11. **several seconds of near-silence, then bits of spooky noises, slow bluesy crawl. Instrumental with hauntings. Theremin wind noises for last 30 seconds.

Sadie O. -Reviewed 2007-10-29


Tucson Weekly

In recent months, the five-piece band--James Arrr (vocals, guitar, theremin), Miss Frankie Stein (bass, accordion), Becca "The Beastmaster" Horton (vocals, harmonica), Goya "Ditchrider" Kenny and Bryn "Mr. Furious" Jones (drums)--has made its name with its dynamic, theatrical live shows, in all their faux-gothic, campy, B-movie horror-flick glory. In other words, those shows are shtick-heavy affairs, and we all know that sometimes that doesn't translate so well to a recorded product.

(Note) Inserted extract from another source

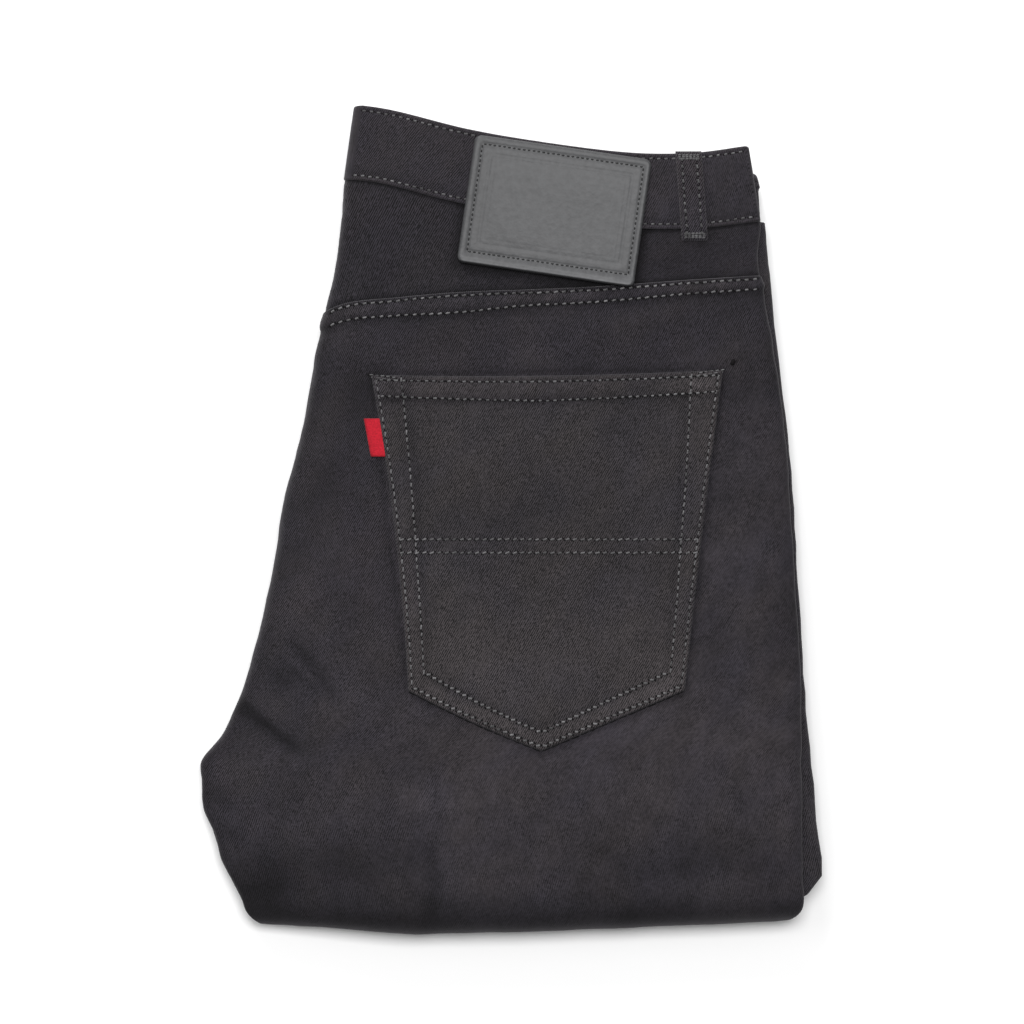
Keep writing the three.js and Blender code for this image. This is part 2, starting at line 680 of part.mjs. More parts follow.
const DENIM = { color: 0x232125, roughness: 0.92, metalness: 0 };
const PIECES = [
  { name: 'folded_layers', geometry: foldedLayersGeometry(), finish: { ...DENIM, color: 0x1e1c20 } },
  { name: 'back_leg_right', geometry: backLegGeometry(), finish: DENIM },
  { name: 'yoke_right', geometry: yokeGeometry(), finish: DENIM },
  { name: 'waistband', geometry: waistbandGeometry(), finish: DENIM },
  { name: 'pocket_back_right', geometry: pocketGeometry(), finish: { ...DENIM, color: 0x2c2a2c } },
  { name: 'patch', geometry: patchGeometry(), finish: { color: 0x55575b, roughness: 0.6, metalness: 0 } },
  { name: 'tab', geometry: tabGeometry(), finish: { color: 0xb01c2c, roughness: 0.8, metalness: 0 } },
  { name: 'belt_loop_right', geometry: beltLoopGeometry(), finish: DENIM },
];

const jeans = new THREE.Group();
for (const { name, geometry, finish } of PIECES) {
  const mesh = new THREE.Mesh(geometry, new THREE.MeshStandardMaterial(finish));
  mesh.name = name;
  jeans.add(mesh);
}

// The origin is under the middle of the folded garment
const box = new THREE.Box3().setFromObject(jeans);
const middle = box.getCenter(new THREE.Vector3());
jeans.position.set(-middle.x, -middle.y, -box.min.z);

export default jeans;
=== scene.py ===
# Straight leg jeans, folded in half with the back outside, then in three along the legs.
# Sizes are in millimetres in the garment's own plan: X to the side seam, Y to the waistband, Z up.
import math

import bpy
import mathutils
import numpy as np
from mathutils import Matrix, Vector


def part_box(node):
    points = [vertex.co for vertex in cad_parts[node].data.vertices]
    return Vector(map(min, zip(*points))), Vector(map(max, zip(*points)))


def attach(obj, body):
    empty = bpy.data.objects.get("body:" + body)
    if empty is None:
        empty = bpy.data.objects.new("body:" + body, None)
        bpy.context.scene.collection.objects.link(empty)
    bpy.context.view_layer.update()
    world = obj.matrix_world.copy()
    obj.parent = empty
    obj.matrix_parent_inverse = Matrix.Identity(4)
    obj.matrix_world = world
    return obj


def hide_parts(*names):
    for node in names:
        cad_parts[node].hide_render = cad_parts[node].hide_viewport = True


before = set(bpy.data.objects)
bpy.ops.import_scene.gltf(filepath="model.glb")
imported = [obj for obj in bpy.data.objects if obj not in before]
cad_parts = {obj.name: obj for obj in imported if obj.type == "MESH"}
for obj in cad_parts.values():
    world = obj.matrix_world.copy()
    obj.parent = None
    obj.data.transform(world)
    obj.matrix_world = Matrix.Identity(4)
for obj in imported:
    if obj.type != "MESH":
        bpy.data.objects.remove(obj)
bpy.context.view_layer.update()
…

The day of reckoning for The Mission Creeps arrives this week, in the form of In Sickness and in Health, the band's debut CD, on Refractory Records.

It pleases me greatly that the disc doesn't require me to be the bearer of bad news, as the album is far more satisfying than one might guess, given the band's M.O. Even without the dazzle of The Mission Creeps' live show, the songs stand on their own quite nicely, thanks.

Like a toned-down version of the Cramps by way of Deadbolt, the twangy, reverb-heavy guitar, Arrr's genuinely sexy bellowing croon (à la Bauhaus' Peter Murphy) and the band's grinding rhythms all add up to something more than your standard clad-in-black, death-obsessed affair. The majority of songs here are slow-burning grinders that ooze sexual tension (even if they feature song titles like "Case of the Zombies," "You Make Me Sick" and "Graveyard Shift"), though there are some exceptions. "Empty Coffin" is 2 1/2 minutes of fuzzed-out guitar and lusty male/female vocals that brag about ownership of a money tree (but nowhere to plant it) and a '57 Chevy. "The Sheets to the Wind" is a sea chantey abetted by an accordion, while harmonica is put to good use on "The Crussian."

Recorded by Jim Waters at his Waterworks West studio, In Sickness and in Health stands as a fine representation of this genre, which can easily devolve into its trappings at the expense of songs. Much to their credit, The Mission Creeps prove here that they've got the songs to transcend those trappings.